Is a subcontractor an employee or an independent contractor?
A subcontractor is typically classified as an independent contractor, not an employee. Subcontractors set their own schedules, supply their own tools, carry their own insurance, and control how they complete the work—the GC controls the outcome, not the method. Misclassifying this relationship triggers IRS penalties, back payroll taxes, and workers' compensation issues that can persist for years.
What should I include in a subcontractor agreement to avoid disputes?
Every subcontractor agreement should cover the scope of work (including explicit exclusions), payment terms with retainage percentage, project schedule with milestone dates, insurance and bonding requirements, change order procedures, indemnification provisions, and termination conditions. The clearest agreements spell out exactly where one trade's work ends, and another's begins; vague scope language is where most disputes start.
Can I manage subcontractors without per-user pricing pushing everyone back to email?
Yes. Constructable uses flat-fee pricing with unlimited users across all plans, so subcontractors, owners, consultants, and vendors get full system access at no additional cost. Subs pull drawings offline, pin RFIs to exact plan locations, and log change events the moment scope shifts—without the pricing barrier that forces teams into parallel email workflows and incomplete documentation.

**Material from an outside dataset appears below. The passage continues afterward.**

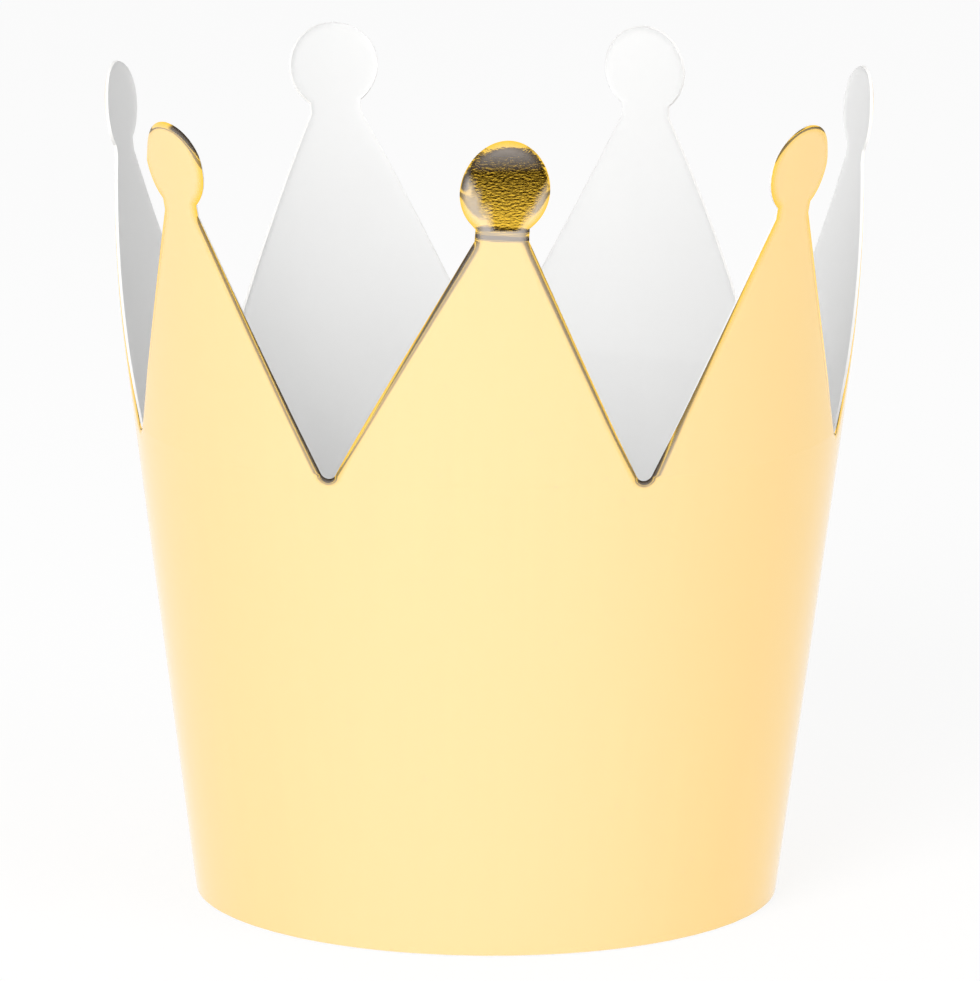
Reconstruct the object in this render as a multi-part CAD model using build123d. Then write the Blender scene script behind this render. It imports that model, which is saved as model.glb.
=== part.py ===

What's the typical salary range for a construction subcontractor?
Individual tradespeople operating as subcontractors typically earn $40,000 to over $100,000 annually, with specialized trades like electrical, plumbing, and HVAC toward the higher end. Subcontractors who own and operate their own crews can earn considerably more, but that gross contract figure looks different after self-employment taxes, insurance, equipment costs, and other expenses that a W-2 employer would otherwise cover.